Is there a simple pattern I’m missing for using a docker-compose and Dockerfiles to populate a data volume container within a VM from a dockerfile that orchestrates the import of the data into the database from raw datafiles so that I can then distribute the VM with the seeded data volume container and at a later point fire up a different database container that can mount that data volume?
I posted a related question on SO that has a bit more detail around what I tried so far:
I am trying to distribute a set of connected applications running in several linked containers that includes a mongo database that is required to:
- be distributed containing some seed data;
- allow users to add additional data.
Ideally the data will also be persisted in a linked data volume container.
I can get the data into the mongo
container using a mongo
base instance that doesn’t mount any volumes (dockerhub image: psychemedia/mongo_nomount
- this is essentially the base mongo Dockerfile without the VOLUME /data/db
statement) and a Dockerfile
config along the lines of:
ADD . /files
WORKDIR /files
RUN mkdir -p /data/db && mongod --fork --logpath=/tmp/mongodb.log && sleep 20 && \
mongoimport --db testdb --collection testcoll --type csv --headerline --file ./testdata.csv #&& mongod --shutdown
where ./testdata.csv
is in the same directory (./mongo-with-data
) as the Dockerfile.
My docker-compose config file includes the following:
mongo:
#image: mongo
build: ./mongo-with-data
ports:
- "27017:27017"
#Ideally we should be able to mount this against a host directory
#volumes:
# - ./db/mongo/:/data/db
#volumes_from:
# - devmongodata
#devmongodata:
# command: echo created
# image: busybox
# volumes:
# - /data/db
Whenever I try to mount a VOLUME it seems as if the original seeded data - which is stored in /data/db
- is deleted. I guess that when a volume is mounted to /data/db
it replaces whatever is there currently.
That said, the docker userguide suggests that: Volumes are initialized when a container is created. If the container’s base image contains data at the specified mount point, that existing data is copied into the new volume upon volume initialization? So I expected the data to persist if I placed the VOLUME command after the seeding RUN
command?
So what am I doing wrong?
The long view is that I want to automate the build of several linked containers, and then distribute a Vagrantfile
/docker-compose YAML file that will fire up a set of linked apps, that includes a pre-seeded mongo
database with a (partially pre-populated) persistent data container.

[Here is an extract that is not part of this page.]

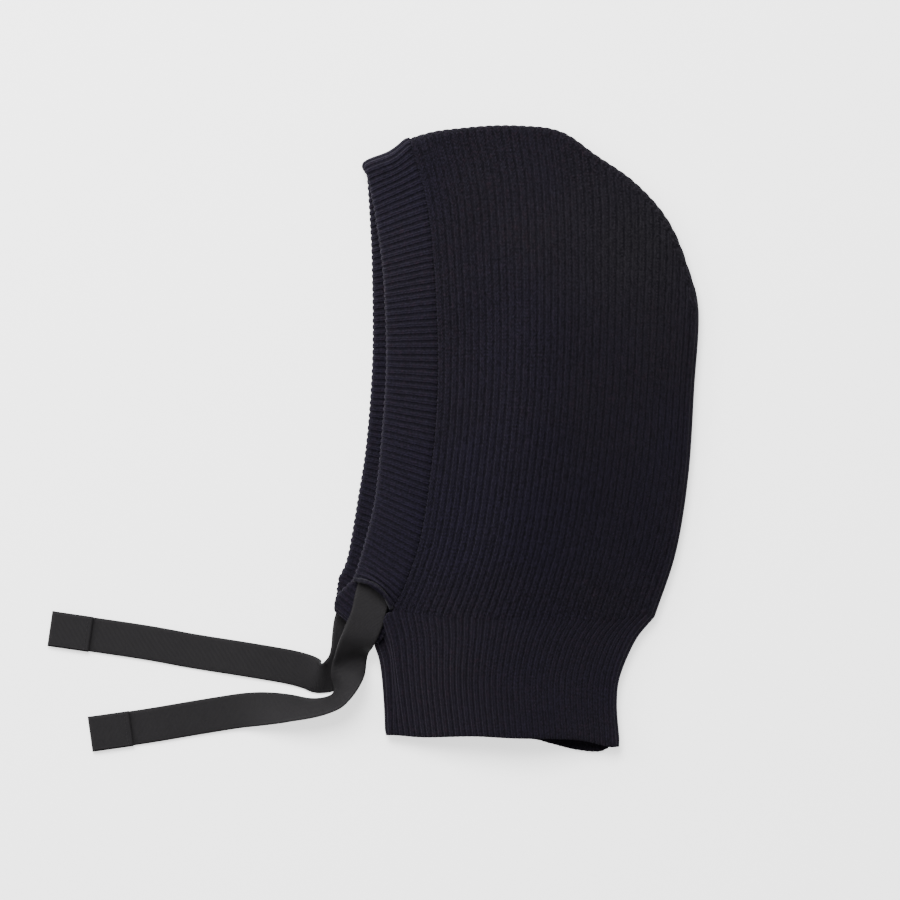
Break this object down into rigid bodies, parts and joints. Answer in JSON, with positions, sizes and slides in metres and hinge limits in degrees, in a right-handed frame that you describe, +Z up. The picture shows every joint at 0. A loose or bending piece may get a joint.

What I ultimately want is a recipe for constructing a VM box that contains a seeded data volume container I can mount against a new mongo database container. (It would also be useful to have a way to save backups of the data volume container to host as well as a simple, non-command line recipe to restore those backups.)
The seeded data volume container will contain database files generated by a DBMS (mongo, or perhaps postgresql); the seeded database files themselves need to be constructed from raw data files imported into the DBMS.
What I had in mind was:
- use vagrant/dcoker-compose to fire up DBMS container, import data, saving it to /data/db in a linked data volume container;
- package up the VM box that contains the populated db container
- use a separate docker-compose script to fire up a mongo container and link it to the prepopulated docker volume container.